Possibly the last Group 1 winner for her retired sire Encosta De Lago, English draws attention to the perhaps under-appreciated achievements of her father, twice champion sire in Australia in 2006-07 and 2007-08 and Australia’s leading broodmare sire in 2015-16 and 2016-17, a title he is poised to retain for the third successive season.

Legacy on the breed

Himself a Group One-winning sprinter-miler, Encosta De Lago has been versatile in terms of the winning distances of his progeny and so far has 114 stakes winners to his credit, among them other Group 1-winning fillies and mares Alinghi, Aloha, Apercu, Mnemosyne and Princess Coup.

Of course, Encosta De Lago’s male offspring have been no less talented, led by the wonderful sprinter Chautauqua and also Group 1 winners Delago Brom, Delago Deluxe, Douro Valley, Manhattan Rain, Newport, Northern Meteor, Puccini, Racing To Win, Road To Rock, Shadoways, Sirmione, Smokin’ Joey, Titanic Jack and Vanbrugh, with many of those now standing in Australasia.

Northern Meteor looked a champion sire in waiting before his early death at Widden Stud and high hopes are held for Coolmore Australia resident Rubick, a son of Encosta De Lago, whose first crop will race as two-year-olds next season.

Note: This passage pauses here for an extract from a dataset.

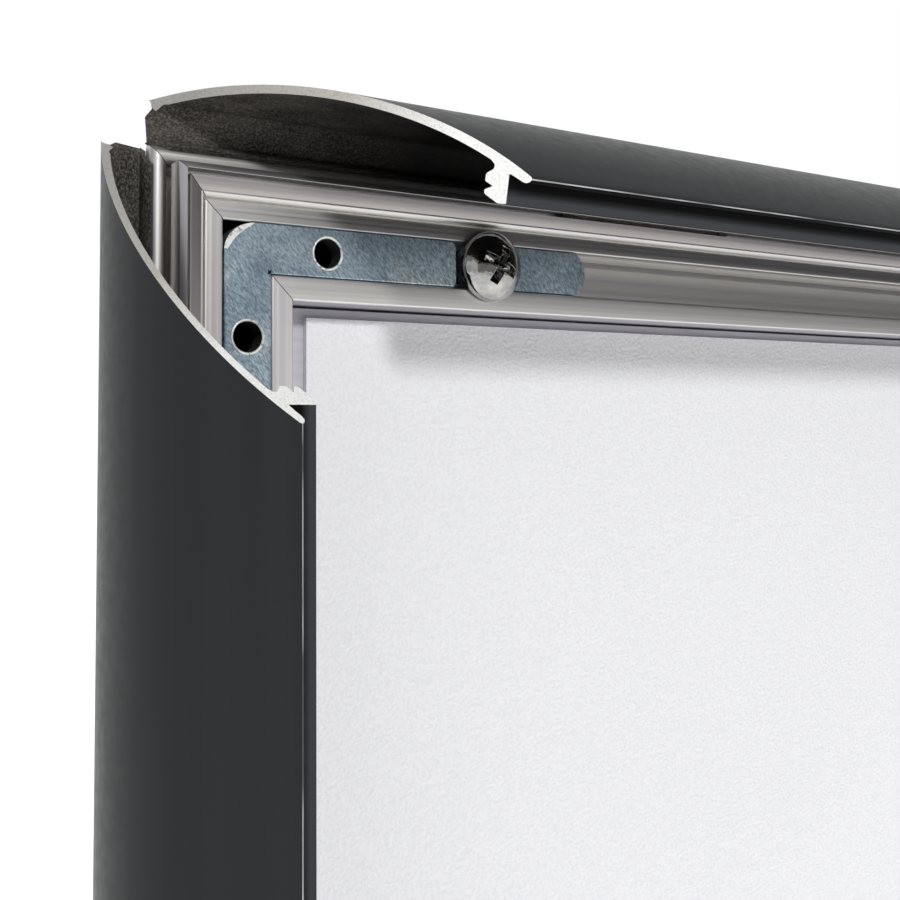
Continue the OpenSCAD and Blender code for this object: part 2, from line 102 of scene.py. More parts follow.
def arc(centre, radius, start, end, steps):
    """Points on an arc from start to end degrees, both ends included."""
    return [
        (
            centre[0] + radius * math.cos(math.radians(start + (end - start) * i / steps)),
            centre[1] + radius * math.sin(math.radians(start + (end - start) * i / steps)),
        )
        for i in range(steps + 1)
    ]


def circle(centre, radius, steps):
    """Points once round a circle."""
    return arc(centre, radius, 0, 360 * (1 - 1 / steps), steps - 1)


def rounded(points, steps=3):
    """A closed outline from (y, z, radius, tag): each corner with a radius becomes a small arc."""
    out = []
    count = len(points)
    for i, (y, z, r, tag) in enumerate(points):
        here = Vector((y, z))
        before = Vector(points[i - 1][:2]) - here
        after = Vector(points[(i + 1) % count][:2]) - here
        if not r or before.length < 1e-6 or after.length < 1e-6:
            out.append((y, z, tag))
            continue
        reach = min(r, before.length * 0.45, after.length * 0.45)
        a, b = here + before.normalized() * reach, here + after.normalized() * reach
        for k in range(steps + 1):
            t = k / steps
            p = a.lerp(here, t).lerp(here.lerp(b, t), t)
            out.append((p.x, p.y, tag))
    return out


def base_outline():
    """Section of the base extrusion: bead, ridge, spring groove, slope, channel, lip, flange."""
    room, bead_r, neck, neck_half = 2.15, 1.15, -62, 0.6
    at_room = math.degrees(math.asin(neck_half / room))
    at_bead = math.degrees(math.asin(neck_half / bead_r))
    ridge_meets = math.degrees(math.acos((2.4 - BEAD[0]) / room))
    wall_meets = math.degrees(math.acos((0.9 - BEAD[0]) / room))
    crest, groove_end, lip_foot = (3.2, 2.02), 3.74, (17.5, BACK_Z + 1)
    plain = [(0.9, BACK_Z, 0.3), (SIDE_W, BACK_Z, 0.25), (SIDE_W, BACK_Z + 1, 0.25)]
    plain += [(*lip_foot, 0.1), (17.5, -0.35, 0), (17.35, 0, 0.12), (14.72, 0.0, 0.1)]
    plain += [(14.5, -0.2, 0.08)]
    plain += [(14.5, -2.45, 0), (13.7, -2.45, 0), (13.7, -7.2, 0)]
    plain += [(9.2, -7.2, 0), (9.2, -2.45, 0), (8.4, -2.45, 0), (8.4, -0.2, 0.08)]
    plain += [(8.22, 0, 0.1), (6.3, -0.12, 0.15), (6.12, -0.22, 0.05), (5.98, 0.35, 0.08)]
    plain += [(5.75, 0.6, 0.05), (5.49, 0.79, 0.06), (5.36, 0.72, 0.03), (5.2, 0.78, 0.03)]
    plain += [(groove_end, 1.34, 0.1), (groove_end, 0, 0), (crest[0], 0, 0)]
    plain += [(*crest, 0.14), (2.4, 1.38, 0.16)]
    # The lip's inner wall takes the painted violet-grey shade
    loop = rounded([(*p, "lip_wall" if p[:2] == lip_foot else "plain") for p in plain])
    sweep = arc(BEAD, room, ridge_meets, neck + at_room, 14)
    sweep += arc(BEAD, bead_r, neck + at_bead, neck + 360 - at_bead, 28)
    sweep += arc(BEAD, room, neck - at_room, -wall_meets, 4)
    return loop + [(*p, "plain") for p in sweep]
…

Only time will tell if sire sons or broodmare daughters will provide Encosta De Lago’s greatest contribution to breeding in the long term but his mares have already produced 49 Group winners, among them young stallions Divine Prophet, Impending and Invader, not to mention multiple Group 1 winner Happy Clapper, Japonisme, Mighty Boss, plus a host of others.

English’s dam, the Anabaa mare Court, was a classy performer, her five wins including four black-type events up to 1350m. Her only other two foals to race, the stakes-placed Al Naifa and Puzzle are both winners but she has proved hard to get in foal in recent seasons although it appears she is expecting an early foal by Snitzel this spring.

Both Court and her dam Splish are products of Newhaven Park with Splish’s dam La Papaya an import from the US but a member of a very successful European family.

La Papaya is a half-sister to Grand Lodge, one of Europe’s leading two-year-olds of 1993, a dual Group One winner and later a very successful sire shuttling to Woodlands Stud in New South Wales, when the property was in the Ingham ownership.

In Australia, Grand Lodge left Group 1 winners Ambulance, Freemason, Grand Zulu, Hotel Grand, Lovelorn and Shogun Lodge, while in the northern hemisphere, his Group 1 winners were Grand Courier (in the US), Grandera, Indian Lodge, Queen’s Logic and Sinndar, winner of the Epsom and Irish Derby. Grand Lodge also made a mark as a maternal grandsire.

Magic Flute, fifth dam of English, won the Cheveley Park Stakes and the Coronation Stakes at Royal Ascot as a three-year-old before going on to breed six winners, among them stakes winner Eagling, who spent time as a sire in South Australia. Several of her daughters became good producers of winners, one being the non-winner Early Song, dam in Australia of Fine Society, winner of the 1993 Canterbury Guineas.